O’Neill implemented it into his leadership role after he was reminded by his daughter the role of a player’s life off the pitch, and it created an environment where players are understood beyond the pitch.

“You need to understand their families, you need to understand what makes them tick. That’s something I’ve enjoyed this season, trying to get the best out of people away from football,” he said.

“I try to be myself; I try to understand in each situation what needs to be done, whether that’s pulling someone aside and communicating in a different language or on a personal level. I know a lot of leadership qualities are based around being very loud, very active, and I don’t really fit into that role.

“I’m more so the action-based approach; if people need to confide in me, I’ll always be there to chat about anything but in terms of leading I like to let my words do the talking.”

Embed from Getty Images

 

O’Neill’s approach to captaincy has lifted spirits, by providing his team with extra support, especially while they have been away from loved ones and friends back in Perth.

During his time in the ALM, and his brief stint playing overseas however, O’Neill worried a lot and his advice to himself now would be “not to worry”.

And his uses that same advice for his other new role, after becoming a father to his nine-week-old daughter.

“I’m prone to worrying about every little detail and getting caught up in everything. I love being able to have a schedule and stick to routine to get the best out of myself, but there does come a time where worrying can get the better of you,” he said.

“I think that’s been the most beautiful thing about having a daughter and being able to concentrate on things outside of the game, because as long as you prepare as best you can – whether you win, lose, or draw – you give your best performance and you come home and you’re a dad, you’re a husband.

Embed from Getty Images

“Football is amazing and it’s given me a lot of amazing experiences but I don’t need to worry about a lot of the things that I do, because when you come home and look around, everything is pretty good.”

Glory adopted Tasmania as home for a further two games, and eagerly await their return to Perth following Western Australia’s border lift set for March 3.

There has been one silver-lining for the 27-year-old, being able to have his family – his wife Nicole and their daughter – on the road with him.

“They’re living the life of a professional athlete here in Tasmania and that’s never happened before in my career and I don’t think it’s happened anywhere, nor do I think it’ll ever happen again,” he said.

“We get to come home and then we get eight to ten games at our home ground, in front of our home fans, but more importantly we’re going to have routine. We’re going to have a program put in place where we can actually plan for the next eight to ten weeks, rather than the next eight to ten minutes so that’s going to be massive.”

“We’re still three or four games behind a lot of teams and if we win those games, especially at home, then we’re only a couple of points off the top.

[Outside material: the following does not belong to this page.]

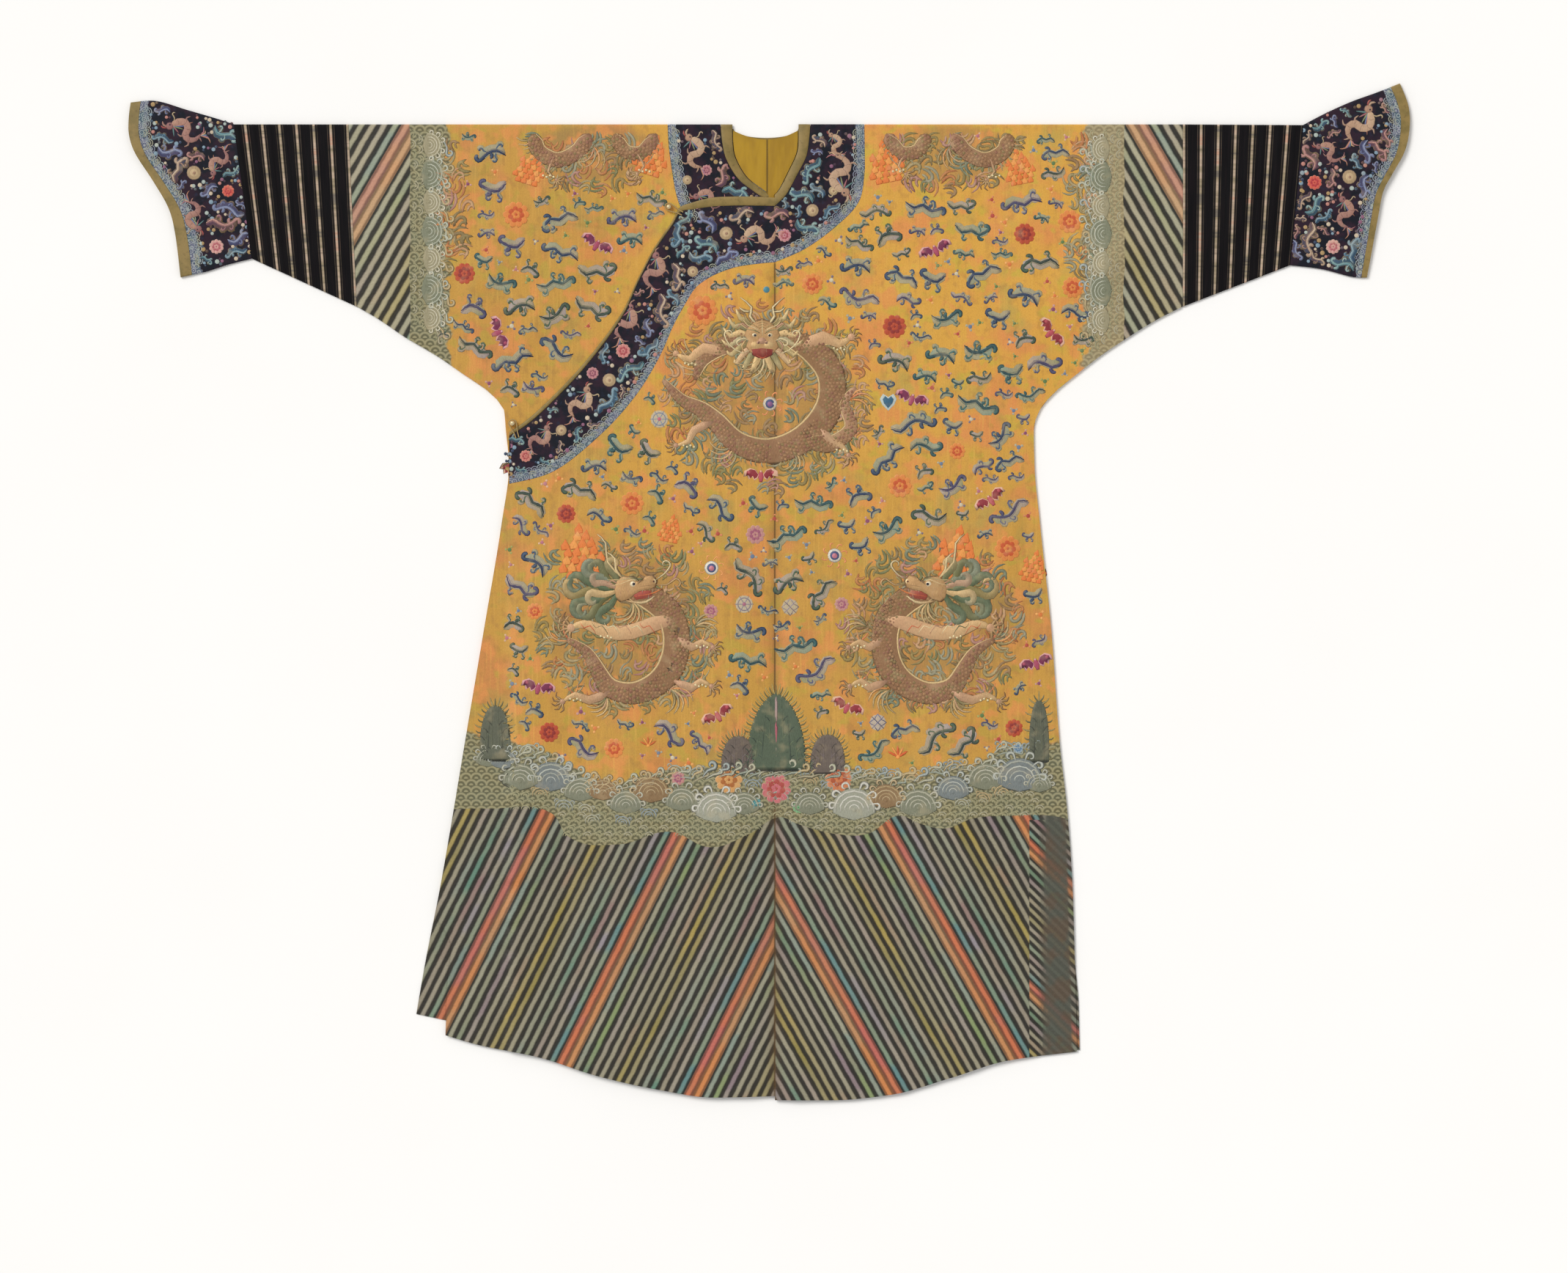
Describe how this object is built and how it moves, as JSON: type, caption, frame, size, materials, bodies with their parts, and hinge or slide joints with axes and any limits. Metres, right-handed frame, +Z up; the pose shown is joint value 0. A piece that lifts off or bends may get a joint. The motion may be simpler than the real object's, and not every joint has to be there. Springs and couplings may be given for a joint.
{
  "type": "chinese dragon robe laid flat",
  "caption": "Long side-closing silk robe laid flat, with horse-hoof cuffs, ribbed sleeve bands, a dark curved collar band and side vents.",
  "frame": {"origin": "on the surface the robe lies on, in the middle of its length and width", "axes": "+X to the wearer's left across the sleeves, +Y from the hem up to the collar, +Z up out of the surface, front of the robe facing up"},
  "size_m": [1.8424, 1.462, 0.0122],
  "materials": {
    "ground_silk": "golden tapestry-woven silk with coloured motifs, striped hem, soft satin sheen",
    "navy_silk": "navy tapestry-woven silk with blue clouds, pale dragons and a light blue wave border",
    "black_silk": "black satin crossed by narrow gold and pink lines",
    "tan_binding": "tan silk edging, fine twill",
    "yellow_lining": "bright yellow silk lining, satin",
    "gilt": "worn gilt"
  },
  "bodies": {
    "root": {"left_length": "ground_silk", "right_length": "ground_silk", "overlap_front": "ground_silk", "collar_left": "navy_silk", "collar_right": "navy_silk", "collar_back": "navy_silk", "flap_band": "navy_silk", "neck_binding_left": "tan_binding", "neck_binding_right": "tan_binding", "neck_binding_back": "tan_binding", "flap_binding": "tan_binding", "lining_left": "yellow_lining", "lining_right": "yellow_lining", "sleeve_band_left": "black_silk", "sleeve_band_right": "black_silk", "cuff_left": "navy_silk", "cuff_right": "navy_silk", "cuff_binding_left": "tan_binding", "cuff_binding_right": "tan_binding", "button_collar": "gilt", "button_side": "gilt", "loop_collar": "tan_binding", "loop_side": "tan_binding"}
  },
  "joints": []
}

“Although it’s been extremely tough, there is a light at the end of the tunnel.”

Embed from Getty Images

Nothing beats playing at home and O’Neill said he was ready to experience the feeling of captaining his side in front of a home crowd again.

“Being able to lead the boys out for my hometown club was an unreal experience, especially with everyone there who is really close to me,” he said.

“I think a lot of people will get around us knowing that we’re coming home.”

After a long three months away, Glory are expected to play their first true-home game of the year next Sunday, on March 6, against Adelaide United.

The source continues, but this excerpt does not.